Czy będą wybory prezydenckie 10 maja, a jeśli tak, to jakie?

– Przygotowywaliśmy się do „normalnych” wyborów. Wyborów bezpośrednich, tajnych, równych i powszechnych. Teraz mamy szczególną sytuację w związku z epidemią.

Sejm przegłosował ustawę o wyborach korespondencyjnych dla wszystkich uprawnionych do głosowania?

– Jednak stan prawny na dziś jest taki, że korespondencyjnie mogą dalej głosować tylko osoby po 60. roku życia.

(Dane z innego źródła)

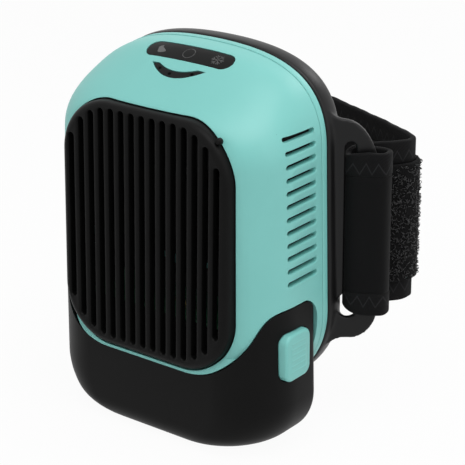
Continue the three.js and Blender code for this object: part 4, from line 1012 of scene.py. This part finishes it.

10 kwietnia minął termin zgłaszania kandydatów do komisji wyborczych.

– Tak, do czasu ogłoszenia stanu epidemii mieliśmy 15 kandydatów do pracy w komisjach wyborczych. Ostatniego dnia, czyli 9 kwietnia, Prawo i Sprawiedliwość zgłosiło 45 osób.

To i tak za mało...

– Do każdej z 29 komisji (26 obwodów głosowania i 3 odrębne w szpitalu i DPS-ach) na terenie miasta potrzeba minimum 5 osób. Ogółem w komisjach wyborczych pracowało dotąd około 300 osób. Nie mamy potwierdzenia od tych 15 osób, czy nadal chcą pracować w komisjach. Będziemy dzwonić i pytać. Dostaliśmy też informację z Domów Pomocy Społecznej, w których były komisje wyborcze, że w obecnej sytuacji nie mogą zorganizować lokali wyborczych.

Problemy się piętrzą...

– Sytuacja jest dynamiczna. Trudny do określenia jest ostateczny termin wyborów. Nie wiemy, jakie dokładnie będą zmiany w przepisach wyborczych.